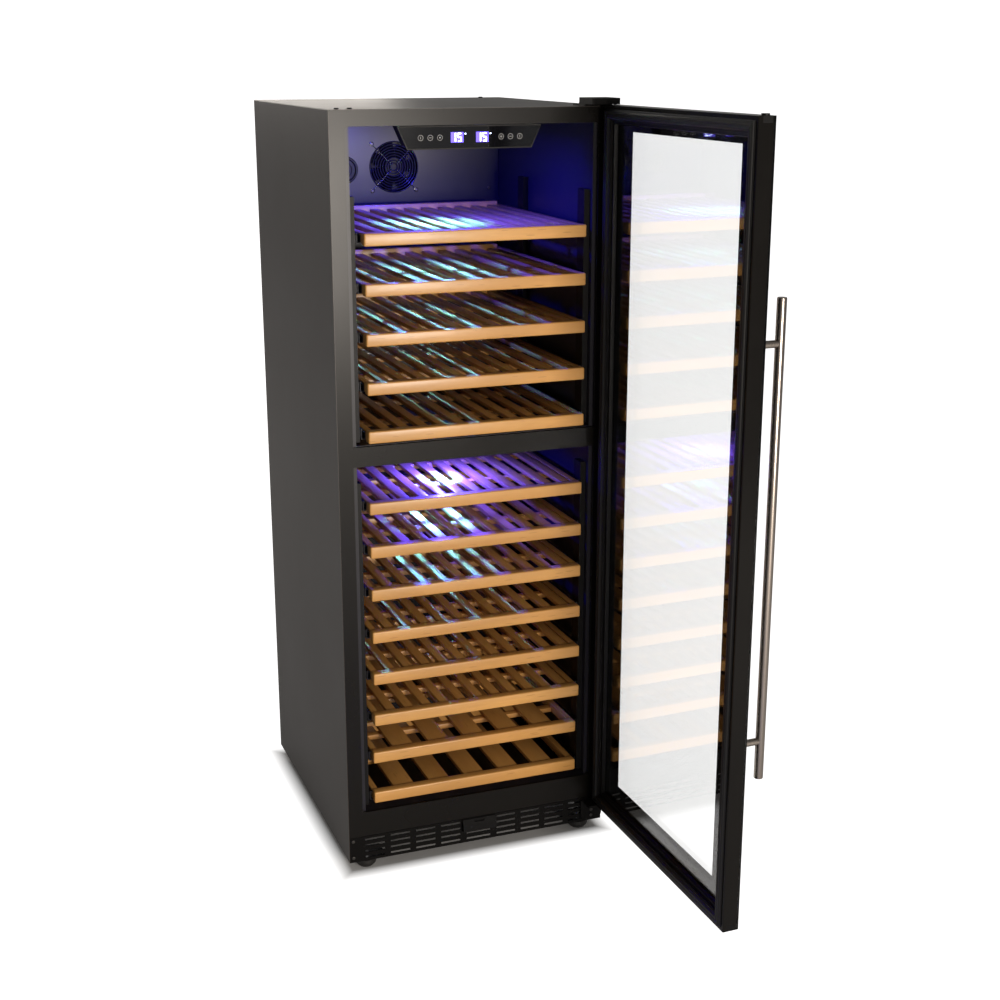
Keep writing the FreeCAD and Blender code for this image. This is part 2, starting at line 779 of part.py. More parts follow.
# ---------------------------------------------------------------- air ducts, fans and cooling
def duct_cover(name, low, high, fan):
    """Cover over one zone's evaporator, with the fan opening, the filter seat and return slots."""
    cover = body(name)
    edge = "cavity - 0.5"
    wall = ("duct_front - duct_sheet", "duct_front")
    pad(cover, "XZ_Plane", wall, lambda s: rectangle(s, (minus(edge), edge), (low, high)))
    for side in both_sides(f"{edge} - duct_sheet", edge):
        pad(cover, "XZ_Plane", ("duct_front", "cavity_back - 0.5"),
            lambda s: rectangle(s, side, (low, high)))
    half_pitch = "fan_screw_pitch / 2"

    def holes(sketch):
        circle(sketch, "0", fan, "fan_bore")
        circle(sketch, minus("filter_offset"), f"{fan} - 4", "filter_radius - 5")
        for x in (half_pitch, minus(half_pitch)):
            for z in (f"{fan} + {half_pitch}", f"{fan} - {half_pitch}"):
                circle(sketch, x, z, "screw_radius + screw_play")
        for x in ("cavity - 24", minus("cavity - 24")):
            for z in (f"{low} + 30", f"{fan} - 53"):
                circle(sketch, x, z, "screw_radius + screw_play")

    through = ("duct_front - duct_sheet - 1", "duct_front + 1")
    pocket(cover, "XZ_Plane", through, holes)

    def vents(sketch):
        for column in range(5):
            left = f"0 - 180 + {column} * 75"
            rectangle(sketch, (left, f"{left} + 60"), (f"{low} + 60", f"{low} + 64"))

    slot = pocket(cover, "XZ_Plane", through, vents)
    row_of(cover, slot, "Z_Axis", "10", 4)
    node(name, cover)


FAN_SPOTS = {
    "upper": ("0", "duct_front", "upper_fan"),
    "lower": ("0", "duct_front", "lower_fan"),
    "condenser": ("0 - 150", "back - 100", "base + 90"),
}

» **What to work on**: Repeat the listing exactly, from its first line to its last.

» **Written answer**:
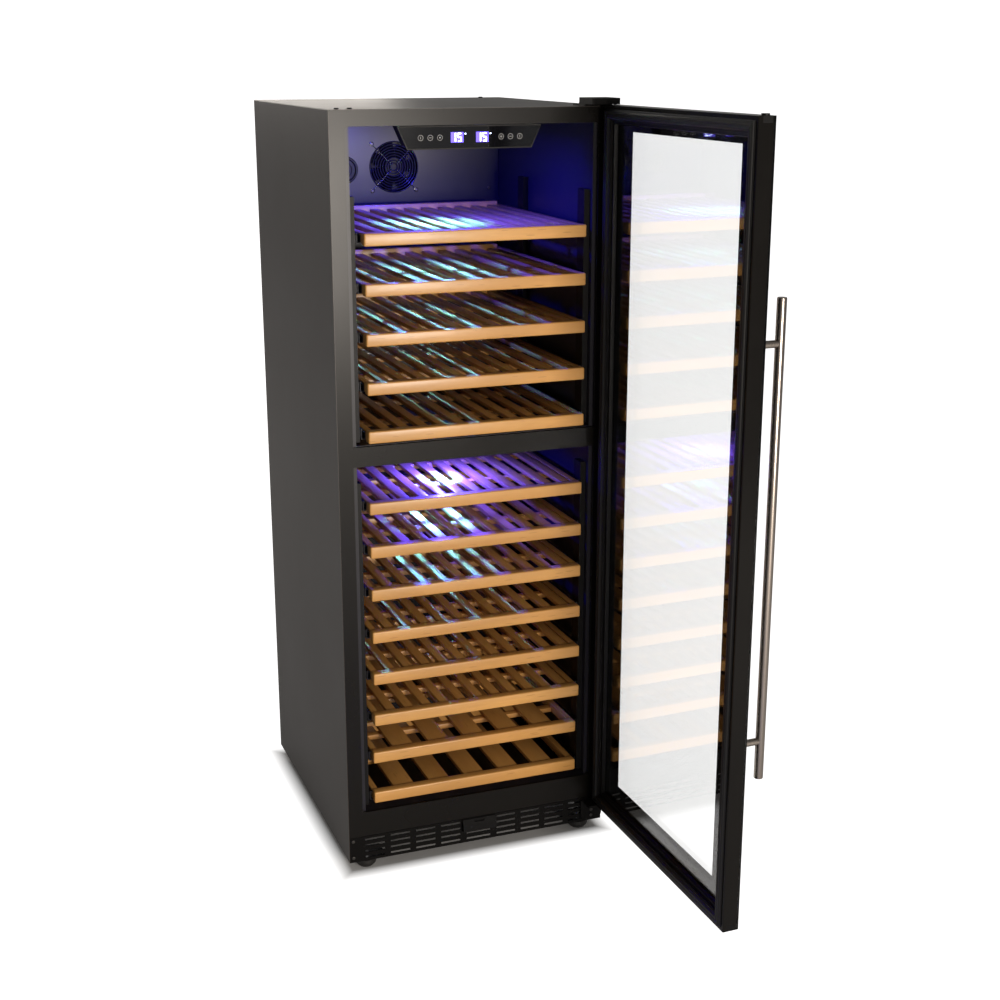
Keep writing the FreeCAD and Blender code for this image. This is part 2, starting at line 779 of part.py. More parts follow.
# ---------------------------------------------------------------- air ducts, fans and cooling
def duct_cover(name, low, high, fan):
    """Cover over one zone's evaporator, with the fan opening, the filter seat and return slots."""
    cover = body(name)
    edge = "cavity - 0.5"
    wall = ("duct_front - duct_sheet", "duct_front")
    pad(cover, "XZ_Plane", wall, lambda s: rectangle(s, (minus(edge), edge), (low, high)))
    for side in both_sides(f"{edge} - duct_sheet", edge):
        pad(cover, "XZ_Plane", ("duct_front", "cavity_back - 0.5"),
            lambda s: rectangle(s, side, (low, high)))
    half_pitch = "fan_screw_pitch / 2"

    def holes(sketch):
        circle(sketch, "0", fan, "fan_bore")
        circle(sketch, minus("filter_offset"), f"{fan} - 4", "filter_radius - 5")
        for x in (half_pitch, minus(half_pitch)):
            for z in (f"{fan} + {half_pitch}", f"{fan} - {half_pitch}"):
                circle(sketch, x, z, "screw_radius + screw_play")
        for x in ("cavity - 24", minus("cavity - 24")):
            for z in (f"{low} + 30", f"{fan} - 53"):
                circle(sketch, x, z, "screw_radius + screw_play")

    through = ("duct_front - duct_sheet - 1", "duct_front + 1")
    pocket(cover, "XZ_Plane", through, holes)

    def vents(sketch):
        for column in range(5):
            left = f"0 - 180 + {column} * 75"
            rectangle(sketch, (left, f"{left} + 60"), (f"{low} + 60", f"{low} + 64"))

    slot = pocket(cover, "XZ_Plane", through, vents)
    row_of(cover, slot, "Z_Axis", "10", 4)
    node(name, cover)


FAN_SPOTS = {
    "upper": ("0", "duct_front", "upper_fan"),
    "lower": ("0", "duct_front", "lower_fan"),
    "condenser": ("0 - 150", "back - 100", "base + 90"),
}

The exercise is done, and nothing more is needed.